EDITORIAL: Provincial and federal authorities seem to have been too busy tossing the blame around to prevent the disaster unfolding in Kurram agency from getting completely out of control. Now, with roads closed for more than two months and hospitals having run out of essential medical supplies, children have started losing their lives due to shortage of medicines.
This situation could have been, and indeed was, foreseen when all access to the area was closed, yet nobody did a thing about it and now we have innocent children dying because of official neglect and nobody to answer for it.
According to the medical superintendent of District Headquarters Hospital Parachinar, “In addition to the 29 children who have died, several other patients have lost their lives due to the unavailability of surgical services.” He went on to warn of an “impending healthcare crisis” if urgent measures are not taken to provide medical services and restore services.
It’s not just medicines that are in short supply, of course, because the government’s decision to shut down all roads in and out of the area has also, quite expectedly, triggered food shortage. Residents could see these problems coming because they have experienced such situations far too many times in the past and, as always, their concerns fell on deaf ears as the government resorted to its typical, kneejerk policy of enforcing a shutdown.
Lately, some aid agencies have airlifted some food and medical supplies to the region, but they are not nearly enough as the death toll races past the 200 mark, with malnutrition and disease taking hold, and still no end in sight to the decades-old land dispute that caused the latest round of killing, which quickly turned sectarian in nature.
While Kurram has been volatile owing to its religious/sectarian mix since the days of the so-called anti-Soviet jihad because its unique “Parrot’s Beak” border that juts into Afghanistan made it a special target for militants, recent episodes of violence are rooted in the TTP (Tehreek-e-Taliban Pakistan) takeover of the area a decade ago; before it was cleansed in successive military operations. Yet it turns out that militants were able to keep sleeper cells that go active now and then.
Surely, such disruption cannot go on forever.
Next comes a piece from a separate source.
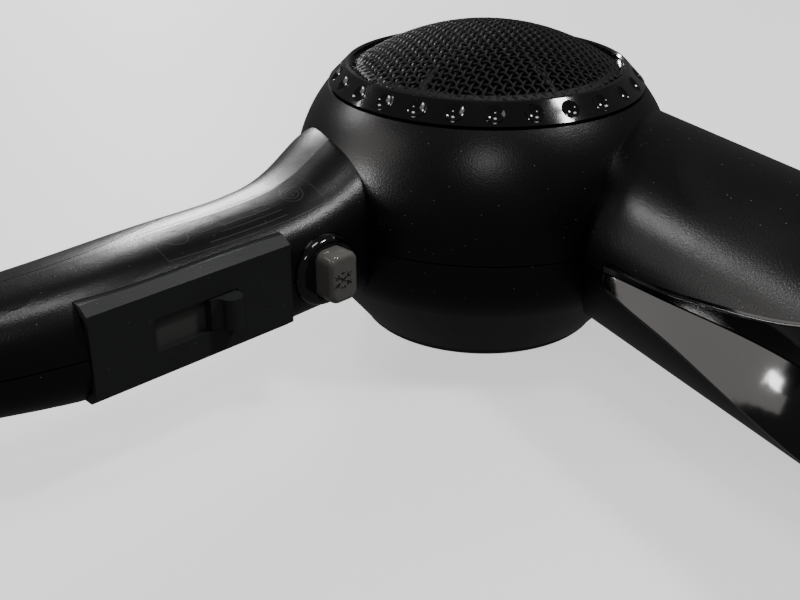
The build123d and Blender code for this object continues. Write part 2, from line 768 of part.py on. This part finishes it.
KNOB_HALF = SLOT_HALF - CLEAR
SHUTTER_FACE = 7.7
SHUTTER_THICK = 0.9
with BuildPart() as switch_knob:
    # a hollow for the fingertip that rises to a half-round ridge
    with BuildSketch(plan.offset(-KNOB_HALF)):
        with BuildLine():
            Polyline(
                (KNOB_START, 11.4),
                (KNOB_START, SHUTTER_FACE),
                (KNOB_END, SHUTTER_FACE),
                (KNOB_END, 10.0),
            )
            ThreePointArc((KNOB_END, 10.0), (KNOB_END - 1.4, 10.2), (KNOB_END - 2.2, 11.2))
            ThreePointArc((KNOB_END - 2.2, 11.2), (KNOB_START + 2.4, 13.6), (KNOB_START, 11.4))
        make_face()
    extrude(amount=2 * KNOB_HALF)
    # post that reaches down through the shutter to the switch
    with BuildSketch(face_plane(5.2)):
        with Locations((KNOB_START + KNOB_LENGTH / 2, 0)):
            Rectangle(4, 3)
    extrude(amount=SHUTTER_FACE - 5.2 + 0.2)
save(switch_knob, "switch_knob")

SHUTTER_START = 73.1
SHUTTER_END = 110.0
with BuildPart() as switch_shutter:
    with BuildSketch(face_plane(SHUTTER_FACE - SHUTTER_THICK)):
        with Locations(((SHUTTER_START + SHUTTER_END) / 2, 0)):
            Rectangle(SHUTTER_END - SHUTTER_START, 2 * SLOT_HALF + 1.2)
        with Locations((KNOB_START + KNOB_LENGTH / 2, 0)):
            Rectangle(4, 3, mode=Mode.SUBTRACT)
    extrude(amount=SHUTTER_THICK)
save(switch_shutter, "switch_shutter")

with BuildPart() as slide_switch:
    with BuildSketch(face_plane(-4)):
        with Locations((96, 0)):
            Rectangle(30, 13)
    extrude(amount=8.6)
    # three solder lugs underneath
    with BuildSketch(face_plane(-4)):
        with GridLocations(8, 1, 3, 1):
            with Locations((96, 0)):
                Rectangle(1, 3)
    extrude(amount=-4)
save(slide_switch, "slide_switch")

# ---------------------------------------------------------------- cool button
BEZEL_TOP = 10.8
BEZEL_FOOT = 5.2
BUTTON_HALF_ALONG = 4.0
BUTTON_HALF_UP = 5.9
with BuildPart() as button_bezel:
    with BuildSketch(face_plane(BEZEL_FOOT)):
        with Locations((BUTTON_AT, 0)):
            Ellipse(BEZEL_ALONG, BEZEL_UP)
    extrude(amount=BEZEL_TOP - BEZEL_FOOT)
    fillet(button_bezel.faces().sort_by(Axis((0, 0, 0), inward))[-1].edges(), radius=1.6)
    with BuildSketch(face_plane(0)):
        with Locations((BUTTON_AT, 0)):
            RectangleRounded(2 * (BUTTON_HALF_ALONG + CLEAR), 2 * (BUTTON_HALF_UP + CLEAR), radius=2.6)
    extrude(amount=20, mode=Mode.SUBTRACT)
save(button_bezel, "button_bezel")

FLANGE_TOP = BEZEL_FOOT - CLEAR
FLANGE_THICK = 1.2
SPRING_R = 2.4
SPRING_SEAT = -2.0
with BuildPart() as cool_button:
    with BuildSketch(face_plane(FLANGE_TOP)):
        with Locations((BUTTON_AT, 0)):
            RectangleRounded(2 * BUTTON_HALF_ALONG, 2 * BUTTON_HALF_UP, radius=2.4)
    extrude(amount=BUTTON_FACE - FLANGE_TOP)
    fillet(cool_button.faces().sort_by(Axis((0, 0, 0), inward))[-1].edges(), radius=1.3)
    with BuildSketch(face_plane(FLANGE_TOP)):
        with Locations((BUTTON_AT, 0)):
            RectangleRounded(2 * BUTTON_HALF_ALONG + 2.4, 2 * BUTTON_HALF_UP + 2.4, radius=3)
    extrude(amount=-FLANGE_THICK)
save(cool_button, "cool_button")

SPRING_TOP = FLANGE_TOP - FLANGE_THICK
SPRING_WIRE_R = 0.3
with BuildPart() as cool_spring:
    with BuildLine():
        spring_path = Helix(
            pitch=1.3,
            height=SPRING_TOP - SPRING_SEAT - 2 * SPRING_WIRE_R,
            radius=SPRING_R,
            center=inward * (SPRING_SEAT + SPRING_WIRE_R) + along * BUTTON_AT + Vector(0, 0, MID),
            direction=inward,
        )
    with BuildSketch(Plane(origin=spring_path @ 0, z_dir=spring_path % 0)):
        Circle(SPRING_WIRE_R)
    sweep()
save(cool_spring, "cool_spring")

with BuildPart() as cool_switch:
    with BuildSketch(face_plane(SPRING_SEAT)):
        with Locations((BUTTON_AT, 0)):
            Rectangle(9, 13)
    extrude(amount=-7)
    with BuildSketch(face_plane(SPRING_SEAT)):
        with Locations((BUTTON_AT, 0)):
            Circle(1.1)
    extrude(amount=SPRING_TOP - SPRING_SEAT - BUTTON_TRAVEL - 0.4)
save(cool_switch, "cool_switch")

# ---------------------------------------------------------------- electrics in the handle
BOARD_LEVEL = MID - 5.5
with BuildPart() as circuit_board:
    with BuildSketch(plan.offset(BOARD_LEVEL - MID)):
        with Locations((148, -13)):
            Rectangle(22, 14, rotation=-19)
    extrude(amount=1.2)
save(circuit_board, "circuit_board")

with BuildPart() as capacitor:
    with BuildSketch(plan.offset(BOARD_LEVEL - MID + 1.2)):
        with Locations((150, -13.5)):
            Rectangle(12, 5, rotation=-19)
    extrude(amount=8)
save(capacitor, "capacitor")

with BuildPart() as diodes:
    for t, n in ((137.0, -7.0), (137.0, -12.0)):
        with BuildSketch(handle_plane(t)):
            with Locations((n, BOARD_LEVEL - MID + 1.2 + 1.3)):
                Circle(1.3)
        extrude(amount=4)
save(diodes, "diodes")

GLAND_BORE_R = 3.5
GLAND_START = HANDLE_END - 6.0
GLAND_LENGTH = 9.0
with BuildPart() as cord_gland:
    with BuildSketch(handle_plane(GLAND_START)):
        with Locations((HANDLE_END_N, 0)):
            Circle(GLAND_R)
    extrude(amount=GLAND_LENGTH)
    with BuildSketch(handle_plane(HANDLE_END)):
        with Locations((HANDLE_END_N, 0)):
            Circle(GLAND_R + 1.6)
    extrude(amount=GLAND_START + GLAND_LENGTH - HANDLE_END)
    fillet(cord_gland.faces().sort_by(Axis((0, 0, 0), along))[-1].edges(), radius=0.8)
    with BuildSketch(handle_plane(GLAND_START - 1)):
        with Locations((HANDLE_END_N, 0)):
            Circle(GLAND_BORE_R)
    extrude(amount=GLAND_LENGTH + 2, mode=Mode.SUBTRACT)
save(cord_gland, "cord_gland")

# ---------------------------------------------------------------- housing screws
with BuildPart() as housing_screws:
    for x, y, seat in housing_screws_at:
        with BuildSketch(Plane.XY.offset(seat)):
            with Locations((x, y)):
                Circle(HEAD_R)
        extrude(amount=-HEAD_HEIGHT)
        with BuildSketch(Plane.XY.offset(seat)):
            with Locations((x, y)):
                Circle(SCREW_R)
        extrude(amount=SCREW_LENGTH - 0.5)
        with BuildSketch(Plane.XY.offset(seat - HEAD_HEIGHT)):
            with Locations((x, y)):
                Rectangle(3.2, 0.7)
                Rectangle(0.7, 3.2)
        extrude(amount=1.2, mode=Mode.SUBTRACT)
save(housing_screws, "housing_screws")
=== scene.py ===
import bpy
import json
import math
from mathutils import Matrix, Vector
from mathutils.bvhtree import BVHTree


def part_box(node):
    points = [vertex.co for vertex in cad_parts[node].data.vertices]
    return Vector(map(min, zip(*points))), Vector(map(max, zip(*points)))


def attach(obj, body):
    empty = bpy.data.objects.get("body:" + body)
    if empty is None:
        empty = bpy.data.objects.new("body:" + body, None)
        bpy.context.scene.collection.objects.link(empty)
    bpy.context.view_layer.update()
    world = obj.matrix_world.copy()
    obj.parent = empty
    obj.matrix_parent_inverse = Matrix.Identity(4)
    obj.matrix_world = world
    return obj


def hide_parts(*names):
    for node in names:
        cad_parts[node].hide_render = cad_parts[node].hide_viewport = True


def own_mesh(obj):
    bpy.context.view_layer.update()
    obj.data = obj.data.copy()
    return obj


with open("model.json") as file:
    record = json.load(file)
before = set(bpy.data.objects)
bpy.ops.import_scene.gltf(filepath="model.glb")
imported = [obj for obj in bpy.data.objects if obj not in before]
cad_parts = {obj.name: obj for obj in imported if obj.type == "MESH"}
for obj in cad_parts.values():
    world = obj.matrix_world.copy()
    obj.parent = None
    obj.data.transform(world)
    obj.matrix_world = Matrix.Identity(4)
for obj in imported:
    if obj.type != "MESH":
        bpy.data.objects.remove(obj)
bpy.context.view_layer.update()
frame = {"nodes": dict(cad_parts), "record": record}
NODES = frame["nodes"]
MOUNTS = {mount["name"]: mount for mount in frame["record"]["mounts"]}
SEAM_Z = MOUNTS["outlet_spigot"]["pos_m"][2]

# The handle runs from the fan's axis along ALONG; INWARD points across it, towards the barrel.
HANDLE_TURN = math.radians(-73)
ALONG = Vector((math.cos(HANDLE_TURN), math.sin(HANDLE_TURN), 0))
INWARD = Vector((-math.sin(HANDLE_TURN), math.cos(HANDLE_TURN), 0))
UP = Vector((0, 0, 1))


# ---- materials ----

def new_material(name):
    material = bpy.data.materials.new(name)
    material.use_nodes = True
    tree = material.node_tree
    shader = tree.nodes["Principled BSDF"]
    position = tree.nodes.new("ShaderNodeTexCoord").outputs["Object"]
    return material, tree, shader, position


def noise(tree, position, scale, detail=4.0, stretch=None):
    """A noise value; stretch is the scale along each axis, for drawn or turned metal."""
    source = position
    if stretch:
        mapping = tree.nodes.new("ShaderNodeMapping")
        mapping.inputs["Scale"].default_value = stretch
        tree.links.new(position, mapping.inputs["Vector"])
        source = mapping.outputs["Vector"]
    texture = tree.nodes.new("ShaderNodeTexNoise")
    texture.inputs["Scale"].default_value = scale
    texture.inputs["Detail"].default_value = detail
    tree.links.new(source, texture.inputs["Vector"])
    return texture.outputs["Fac"]


def spread(tree, value, low, high, from_low=0.3, from_high=0.7):
    """Maps a value from one range to another. Noise mostly lies between 0.3 and 0.7."""
    remap = tree.nodes.new("ShaderNodeMapRange")
    remap.inputs["From Min"].default_value = from_low
    remap.inputs["From Max"].default_value = from_high
    remap.inputs["To Min"].default_value = low
    remap.inputs["To Max"].default_value = high
    tree.links.new(value, remap.inputs["Value"])
    return remap.outputs["Result"]


def blend_colour(tree, factor, first, second):
    mix = tree.nodes.new("ShaderNodeMix")
    mix.data_type = "RGBA"
    tree.links.new(factor, mix.inputs["Factor"])
    for socket, colour in ((mix.inputs["A"], first), (mix.inputs["B"], second)):
        if isinstance(colour, tuple):
            socket.default_value = (*colour, 1)
        else:
            tree.links.new(colour, socket)
    return mix.outputs["Result"]


def bump(tree, shader, height, distance):
    node = tree.nodes.new("ShaderNodeBump")
    node.inputs["Distance"].default_value = distance
    node.inputs["Strength"].default_value = 1
    tree.links.new(height, node.inputs["Height"])
    tree.links.new(node.outputs["Normal"], shader.inputs["Normal"])


DUST_COLOUR = (0.55, 0.55, 0.53)
DUST_CELLS = 700
DUST_SIZE = 0.1


def specks(tree, position, scale, size):
    """Sparse round dots, as of dust: 1 in a dot and 0 elsewhere. About a quarter of the cells have one."""
    cells = tree.nodes.new("ShaderNodeTexVoronoi")
    cells.inputs["Scale"].default_value = scale
    tree.links.new(position, cells.inputs["Vector"])
    dots = spread(tree, cells.outputs["Distance"], 1, 0, size * 0.6, size)
    chosen = tree.nodes.new("ShaderNodeSeparateColor")
    tree.links.new(cells.outputs["Color"], chosen.inputs["Color"])
    few = spread(tree, chosen.outputs["Red"], 0, 1, 0.72, 0.75)
    both = tree.nodes.new("ShaderNodeMath")
    both.operation = "MULTIPLY"
    tree.links.new(dots, both.inputs[0])
    tree.links.new(few, both.inputs[1])
    return both.outputs[0]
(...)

Every time Kurram flares up the government looks for quick, patch-up solutions that will put a lid on the fighting and restore some manner of calm. This approach needs to change and make way for a more enduring arrangement.
It is true that locals harm their own cause more than any outside party by sticking to extreme positions and turning hostile when their demands are not met. But that, too, is because they know the government is not serious about a permanent solution.
The best way to proceed is to let the law take its course. Whatever pockets of insurgents remain hidden in the region must be eliminated and whoever has lost life and limb to the unending sectarian nightmare must be adequately compensated. Once justice is seen to be done, making tribes fall in line will be more easily achievable.